### What is being asked
Within the material below, transcribe exactly the lines from the one holding "of one size" through the one holding "cad_parts[node].hide_render = cad_parts[node].hide_viewport", keeping both ends and skipping the rest.

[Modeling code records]
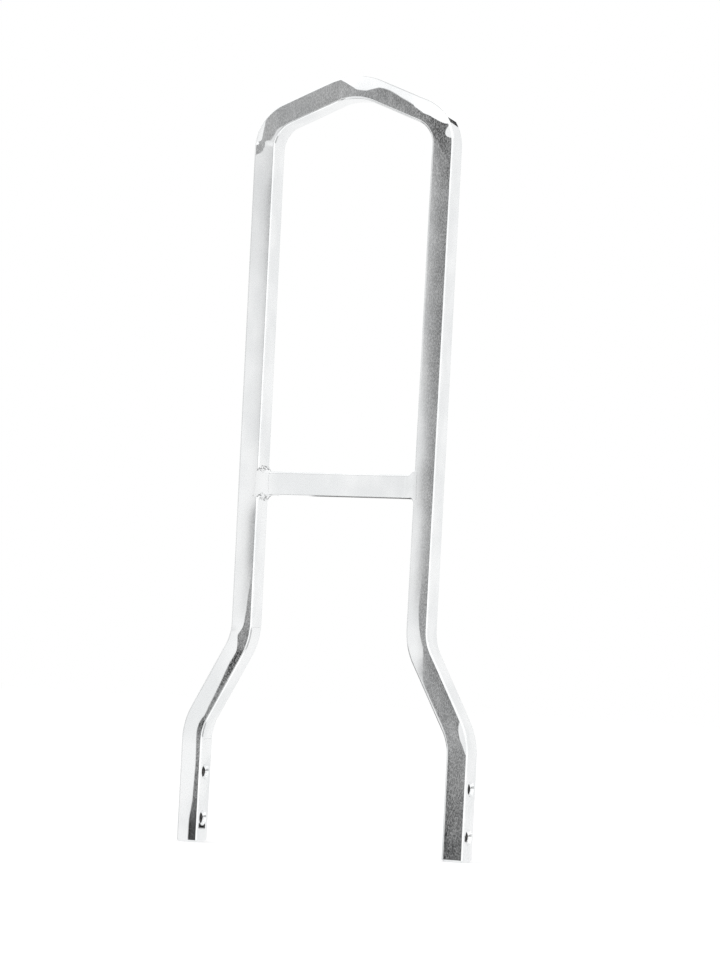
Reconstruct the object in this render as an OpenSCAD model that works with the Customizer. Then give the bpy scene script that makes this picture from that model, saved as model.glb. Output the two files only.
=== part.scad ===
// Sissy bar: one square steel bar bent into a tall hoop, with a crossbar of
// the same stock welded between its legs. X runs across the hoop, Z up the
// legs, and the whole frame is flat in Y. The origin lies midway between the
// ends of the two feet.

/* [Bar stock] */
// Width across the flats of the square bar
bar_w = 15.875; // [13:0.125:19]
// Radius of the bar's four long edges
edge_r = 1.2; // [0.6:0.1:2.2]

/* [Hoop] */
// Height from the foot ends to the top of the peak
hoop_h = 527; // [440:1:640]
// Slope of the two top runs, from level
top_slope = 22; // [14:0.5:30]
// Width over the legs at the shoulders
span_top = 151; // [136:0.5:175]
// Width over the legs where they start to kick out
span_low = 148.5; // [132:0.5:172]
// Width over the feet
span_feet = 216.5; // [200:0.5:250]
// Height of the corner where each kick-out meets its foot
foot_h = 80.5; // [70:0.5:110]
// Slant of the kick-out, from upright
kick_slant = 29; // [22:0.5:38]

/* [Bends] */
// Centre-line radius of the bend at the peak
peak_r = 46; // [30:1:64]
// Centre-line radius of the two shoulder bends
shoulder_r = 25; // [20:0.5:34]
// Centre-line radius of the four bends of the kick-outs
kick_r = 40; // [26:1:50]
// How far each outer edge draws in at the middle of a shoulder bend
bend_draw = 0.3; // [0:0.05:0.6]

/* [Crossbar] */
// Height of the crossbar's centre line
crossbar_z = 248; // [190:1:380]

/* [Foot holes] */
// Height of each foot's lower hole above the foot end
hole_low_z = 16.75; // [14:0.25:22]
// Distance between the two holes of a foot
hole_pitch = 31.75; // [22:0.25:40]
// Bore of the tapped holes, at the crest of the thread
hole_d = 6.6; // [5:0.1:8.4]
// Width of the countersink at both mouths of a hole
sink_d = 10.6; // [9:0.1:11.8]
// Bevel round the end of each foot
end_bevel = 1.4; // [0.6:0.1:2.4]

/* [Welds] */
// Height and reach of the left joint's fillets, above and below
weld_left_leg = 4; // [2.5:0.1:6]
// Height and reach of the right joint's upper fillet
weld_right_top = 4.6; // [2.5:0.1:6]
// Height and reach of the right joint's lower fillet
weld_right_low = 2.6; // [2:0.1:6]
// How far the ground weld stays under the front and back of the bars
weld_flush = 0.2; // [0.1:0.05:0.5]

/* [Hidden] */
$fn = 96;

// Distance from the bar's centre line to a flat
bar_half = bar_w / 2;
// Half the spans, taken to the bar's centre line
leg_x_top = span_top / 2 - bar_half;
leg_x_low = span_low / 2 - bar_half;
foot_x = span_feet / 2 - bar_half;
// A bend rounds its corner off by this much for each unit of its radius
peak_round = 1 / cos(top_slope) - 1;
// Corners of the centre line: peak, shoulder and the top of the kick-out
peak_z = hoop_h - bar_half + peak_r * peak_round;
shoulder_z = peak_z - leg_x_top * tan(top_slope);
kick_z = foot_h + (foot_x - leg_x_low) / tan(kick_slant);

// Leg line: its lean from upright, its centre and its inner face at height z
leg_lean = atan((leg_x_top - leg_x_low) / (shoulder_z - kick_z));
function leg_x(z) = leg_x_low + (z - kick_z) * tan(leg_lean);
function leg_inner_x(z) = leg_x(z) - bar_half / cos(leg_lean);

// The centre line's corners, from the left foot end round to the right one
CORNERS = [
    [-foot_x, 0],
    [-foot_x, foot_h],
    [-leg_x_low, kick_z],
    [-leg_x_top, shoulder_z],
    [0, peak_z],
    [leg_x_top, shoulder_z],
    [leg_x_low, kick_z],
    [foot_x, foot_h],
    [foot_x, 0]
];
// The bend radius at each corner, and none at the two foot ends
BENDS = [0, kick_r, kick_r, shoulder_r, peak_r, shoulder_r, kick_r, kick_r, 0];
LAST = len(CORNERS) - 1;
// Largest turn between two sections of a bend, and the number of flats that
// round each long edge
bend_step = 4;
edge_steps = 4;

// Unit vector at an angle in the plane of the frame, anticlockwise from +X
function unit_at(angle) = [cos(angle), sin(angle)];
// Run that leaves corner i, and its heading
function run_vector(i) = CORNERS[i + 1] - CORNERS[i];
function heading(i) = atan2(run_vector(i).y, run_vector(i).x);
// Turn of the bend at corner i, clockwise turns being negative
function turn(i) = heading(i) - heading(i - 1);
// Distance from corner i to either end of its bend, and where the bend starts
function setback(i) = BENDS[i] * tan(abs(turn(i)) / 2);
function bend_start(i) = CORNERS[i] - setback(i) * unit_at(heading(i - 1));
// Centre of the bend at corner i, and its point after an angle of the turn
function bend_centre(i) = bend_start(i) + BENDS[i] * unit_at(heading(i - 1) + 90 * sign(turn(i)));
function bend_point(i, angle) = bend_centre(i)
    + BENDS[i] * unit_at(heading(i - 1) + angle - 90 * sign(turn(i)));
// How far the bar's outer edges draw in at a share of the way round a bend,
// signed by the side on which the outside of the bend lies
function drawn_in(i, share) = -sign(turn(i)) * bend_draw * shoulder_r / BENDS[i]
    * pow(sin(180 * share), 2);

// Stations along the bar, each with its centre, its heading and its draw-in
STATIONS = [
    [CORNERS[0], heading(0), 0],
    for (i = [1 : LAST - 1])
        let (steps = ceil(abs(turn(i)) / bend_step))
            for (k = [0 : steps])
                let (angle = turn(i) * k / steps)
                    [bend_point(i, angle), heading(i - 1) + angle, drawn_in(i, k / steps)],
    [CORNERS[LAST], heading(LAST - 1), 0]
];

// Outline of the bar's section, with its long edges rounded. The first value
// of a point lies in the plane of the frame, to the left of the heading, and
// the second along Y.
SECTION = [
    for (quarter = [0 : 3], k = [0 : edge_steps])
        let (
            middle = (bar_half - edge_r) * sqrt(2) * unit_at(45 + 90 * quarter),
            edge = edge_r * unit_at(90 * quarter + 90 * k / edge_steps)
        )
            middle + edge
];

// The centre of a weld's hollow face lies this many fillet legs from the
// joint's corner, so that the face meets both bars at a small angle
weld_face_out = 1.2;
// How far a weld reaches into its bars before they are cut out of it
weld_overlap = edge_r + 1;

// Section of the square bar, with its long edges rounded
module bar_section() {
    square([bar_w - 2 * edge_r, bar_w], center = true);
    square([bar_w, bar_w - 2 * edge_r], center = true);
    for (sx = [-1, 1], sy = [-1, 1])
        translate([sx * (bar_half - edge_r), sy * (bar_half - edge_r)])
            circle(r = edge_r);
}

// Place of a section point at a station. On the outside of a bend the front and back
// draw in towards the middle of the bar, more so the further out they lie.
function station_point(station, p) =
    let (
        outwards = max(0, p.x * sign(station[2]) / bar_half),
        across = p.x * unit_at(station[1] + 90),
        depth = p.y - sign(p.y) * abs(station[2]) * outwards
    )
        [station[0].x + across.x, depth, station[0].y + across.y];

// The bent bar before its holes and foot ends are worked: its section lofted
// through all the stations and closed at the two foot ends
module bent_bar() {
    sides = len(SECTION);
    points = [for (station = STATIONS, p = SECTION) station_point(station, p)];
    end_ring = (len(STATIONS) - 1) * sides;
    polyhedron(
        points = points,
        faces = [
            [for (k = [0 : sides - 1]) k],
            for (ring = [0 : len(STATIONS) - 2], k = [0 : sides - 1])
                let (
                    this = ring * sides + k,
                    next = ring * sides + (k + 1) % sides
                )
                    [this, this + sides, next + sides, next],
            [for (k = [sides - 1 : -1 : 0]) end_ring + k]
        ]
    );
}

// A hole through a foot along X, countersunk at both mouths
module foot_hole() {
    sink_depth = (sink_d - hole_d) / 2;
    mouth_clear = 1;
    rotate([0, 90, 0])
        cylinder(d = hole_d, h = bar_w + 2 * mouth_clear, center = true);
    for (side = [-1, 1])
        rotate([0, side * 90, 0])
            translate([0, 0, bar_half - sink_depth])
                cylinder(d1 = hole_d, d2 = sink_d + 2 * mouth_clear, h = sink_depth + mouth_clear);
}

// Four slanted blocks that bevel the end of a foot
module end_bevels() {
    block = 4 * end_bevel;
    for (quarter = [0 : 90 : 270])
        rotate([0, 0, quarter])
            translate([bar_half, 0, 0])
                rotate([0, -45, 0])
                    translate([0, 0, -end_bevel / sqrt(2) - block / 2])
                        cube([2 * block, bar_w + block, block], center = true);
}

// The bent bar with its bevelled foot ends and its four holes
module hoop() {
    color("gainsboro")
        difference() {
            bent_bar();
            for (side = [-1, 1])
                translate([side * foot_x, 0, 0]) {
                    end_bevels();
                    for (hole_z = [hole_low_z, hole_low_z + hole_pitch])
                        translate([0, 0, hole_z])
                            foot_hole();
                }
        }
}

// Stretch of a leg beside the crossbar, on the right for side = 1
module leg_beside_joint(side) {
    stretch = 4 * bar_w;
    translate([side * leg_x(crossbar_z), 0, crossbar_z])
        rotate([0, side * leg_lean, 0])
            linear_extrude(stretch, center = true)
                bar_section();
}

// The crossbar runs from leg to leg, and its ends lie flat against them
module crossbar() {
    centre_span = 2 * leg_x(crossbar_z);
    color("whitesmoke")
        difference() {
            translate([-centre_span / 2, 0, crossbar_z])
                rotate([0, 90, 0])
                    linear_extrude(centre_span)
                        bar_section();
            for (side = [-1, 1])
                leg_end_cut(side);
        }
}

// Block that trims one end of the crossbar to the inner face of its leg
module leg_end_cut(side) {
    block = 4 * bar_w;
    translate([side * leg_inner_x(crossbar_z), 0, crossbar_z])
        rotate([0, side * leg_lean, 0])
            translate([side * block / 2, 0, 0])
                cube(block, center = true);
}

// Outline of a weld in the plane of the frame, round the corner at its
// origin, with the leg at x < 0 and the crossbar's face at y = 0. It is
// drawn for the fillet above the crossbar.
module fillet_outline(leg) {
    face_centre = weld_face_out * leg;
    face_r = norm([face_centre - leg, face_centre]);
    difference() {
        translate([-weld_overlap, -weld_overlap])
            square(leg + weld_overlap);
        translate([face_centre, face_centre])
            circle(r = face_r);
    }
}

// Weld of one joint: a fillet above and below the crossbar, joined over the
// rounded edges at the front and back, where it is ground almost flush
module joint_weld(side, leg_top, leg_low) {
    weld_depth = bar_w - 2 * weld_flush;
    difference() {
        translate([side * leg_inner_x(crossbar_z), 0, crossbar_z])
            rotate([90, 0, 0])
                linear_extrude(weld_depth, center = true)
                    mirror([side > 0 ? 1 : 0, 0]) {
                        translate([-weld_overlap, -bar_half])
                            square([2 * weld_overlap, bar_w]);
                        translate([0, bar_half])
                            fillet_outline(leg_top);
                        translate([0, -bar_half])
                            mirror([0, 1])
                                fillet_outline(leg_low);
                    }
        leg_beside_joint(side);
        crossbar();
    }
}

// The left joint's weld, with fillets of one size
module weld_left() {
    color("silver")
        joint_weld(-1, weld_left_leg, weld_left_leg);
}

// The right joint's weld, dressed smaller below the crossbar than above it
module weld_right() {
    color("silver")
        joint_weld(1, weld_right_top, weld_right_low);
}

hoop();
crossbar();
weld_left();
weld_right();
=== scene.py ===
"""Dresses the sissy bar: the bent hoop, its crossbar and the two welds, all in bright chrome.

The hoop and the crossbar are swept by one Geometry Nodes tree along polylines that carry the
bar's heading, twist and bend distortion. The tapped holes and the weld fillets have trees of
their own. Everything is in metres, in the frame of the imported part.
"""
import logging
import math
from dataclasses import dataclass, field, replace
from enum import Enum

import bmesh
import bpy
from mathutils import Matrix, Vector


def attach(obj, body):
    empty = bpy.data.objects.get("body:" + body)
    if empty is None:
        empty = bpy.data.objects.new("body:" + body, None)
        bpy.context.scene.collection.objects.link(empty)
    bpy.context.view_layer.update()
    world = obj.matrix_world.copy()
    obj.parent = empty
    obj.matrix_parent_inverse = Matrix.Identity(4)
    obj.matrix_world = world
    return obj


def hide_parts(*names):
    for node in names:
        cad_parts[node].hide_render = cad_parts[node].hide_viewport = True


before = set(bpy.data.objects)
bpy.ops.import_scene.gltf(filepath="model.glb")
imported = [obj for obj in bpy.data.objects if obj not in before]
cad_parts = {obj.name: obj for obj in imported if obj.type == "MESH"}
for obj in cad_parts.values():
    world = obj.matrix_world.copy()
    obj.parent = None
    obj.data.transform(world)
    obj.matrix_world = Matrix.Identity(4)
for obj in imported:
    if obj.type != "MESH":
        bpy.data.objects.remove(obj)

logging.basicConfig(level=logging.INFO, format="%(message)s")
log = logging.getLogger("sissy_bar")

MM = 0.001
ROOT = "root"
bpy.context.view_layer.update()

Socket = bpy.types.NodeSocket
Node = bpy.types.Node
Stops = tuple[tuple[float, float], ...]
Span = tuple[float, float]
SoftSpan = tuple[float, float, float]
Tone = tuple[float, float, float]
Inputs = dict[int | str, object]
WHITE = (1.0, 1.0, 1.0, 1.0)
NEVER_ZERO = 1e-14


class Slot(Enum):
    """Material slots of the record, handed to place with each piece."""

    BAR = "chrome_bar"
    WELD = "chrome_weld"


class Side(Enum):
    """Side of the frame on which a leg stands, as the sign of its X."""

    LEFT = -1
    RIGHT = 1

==

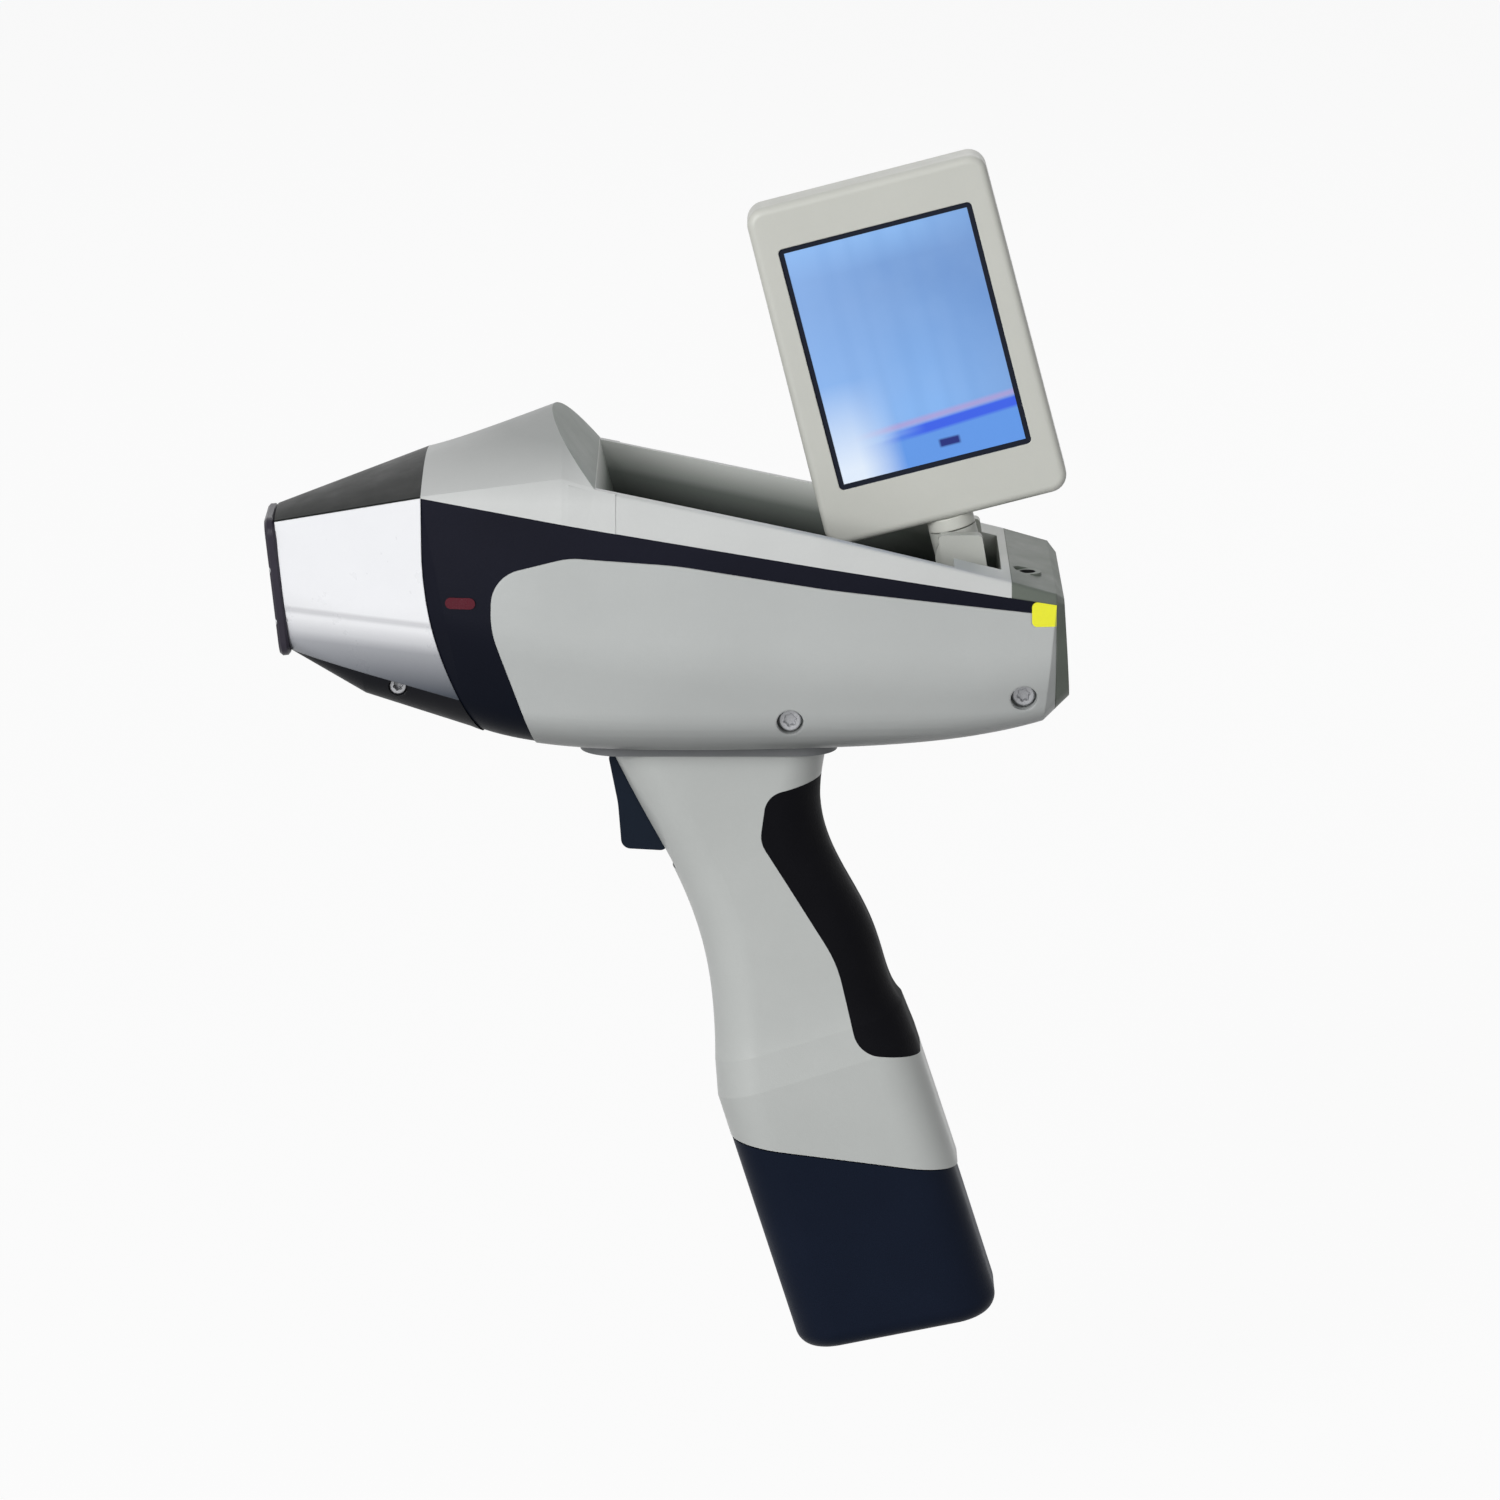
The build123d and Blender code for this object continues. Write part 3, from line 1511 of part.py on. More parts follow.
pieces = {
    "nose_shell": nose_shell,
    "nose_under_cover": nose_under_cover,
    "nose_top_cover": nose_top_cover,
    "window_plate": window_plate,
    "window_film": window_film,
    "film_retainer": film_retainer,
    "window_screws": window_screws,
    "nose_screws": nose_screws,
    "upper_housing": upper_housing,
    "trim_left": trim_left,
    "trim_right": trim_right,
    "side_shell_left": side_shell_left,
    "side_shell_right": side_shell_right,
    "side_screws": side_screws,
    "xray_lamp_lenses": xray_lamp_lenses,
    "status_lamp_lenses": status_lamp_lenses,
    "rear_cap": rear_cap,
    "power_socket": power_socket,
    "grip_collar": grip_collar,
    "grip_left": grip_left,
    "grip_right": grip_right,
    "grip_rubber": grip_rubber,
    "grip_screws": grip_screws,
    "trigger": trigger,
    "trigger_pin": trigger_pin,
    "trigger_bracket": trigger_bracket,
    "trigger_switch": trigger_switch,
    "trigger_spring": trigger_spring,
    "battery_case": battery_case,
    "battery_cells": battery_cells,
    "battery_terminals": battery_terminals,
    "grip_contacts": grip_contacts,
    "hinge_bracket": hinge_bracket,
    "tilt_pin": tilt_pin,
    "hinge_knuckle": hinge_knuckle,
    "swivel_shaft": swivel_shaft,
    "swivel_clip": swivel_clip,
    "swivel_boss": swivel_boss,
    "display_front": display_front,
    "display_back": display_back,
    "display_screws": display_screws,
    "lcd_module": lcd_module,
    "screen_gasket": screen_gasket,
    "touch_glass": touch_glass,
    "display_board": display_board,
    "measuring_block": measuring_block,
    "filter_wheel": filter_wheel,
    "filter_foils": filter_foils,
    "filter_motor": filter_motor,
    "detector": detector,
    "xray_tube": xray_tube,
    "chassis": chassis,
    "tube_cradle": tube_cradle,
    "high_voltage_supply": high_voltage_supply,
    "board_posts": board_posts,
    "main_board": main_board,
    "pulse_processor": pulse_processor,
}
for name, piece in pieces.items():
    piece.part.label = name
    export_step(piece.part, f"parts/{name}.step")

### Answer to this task
// The left joint's weld, with fillets of one size
module weld_left() {
    color("silver")
        joint_weld(-1, weld_left_leg, weld_left_leg);
}

// The right joint's weld, dressed smaller below the crossbar than above it
module weld_right() {
    color("silver")
        joint_weld(1, weld_right_top, weld_right_low);
}

hoop();
crossbar();
weld_left();
weld_right();
=== scene.py ===
"""Dresses the sissy bar: the bent hoop, its crossbar and the two welds, all in bright chrome.

The hoop and the crossbar are swept by one Geometry Nodes tree along polylines that carry the
bar's heading, twist and bend distortion. The tapped holes and the weld fillets have trees of
their own. Everything is in metres, in the frame of the imported part.
"""
import logging
import math
from dataclasses import dataclass, field, replace
from enum import Enum

import bmesh
import bpy
from mathutils import Matrix, Vector


def attach(obj, body):
    empty = bpy.data.objects.get("body:" + body)
    if empty is None:
        empty = bpy.data.objects.new("body:" + body, None)
        bpy.context.scene.collection.objects.link(empty)
    bpy.context.view_layer.update()
    world = obj.matrix_world.copy()
    obj.parent = empty
    obj.matrix_parent_inverse = Matrix.Identity(4)
    obj.matrix_world = world
    return obj


def hide_parts(*names):
    for node in names:
        cad_parts[node].hide_render = cad_parts[node].hide_viewport = True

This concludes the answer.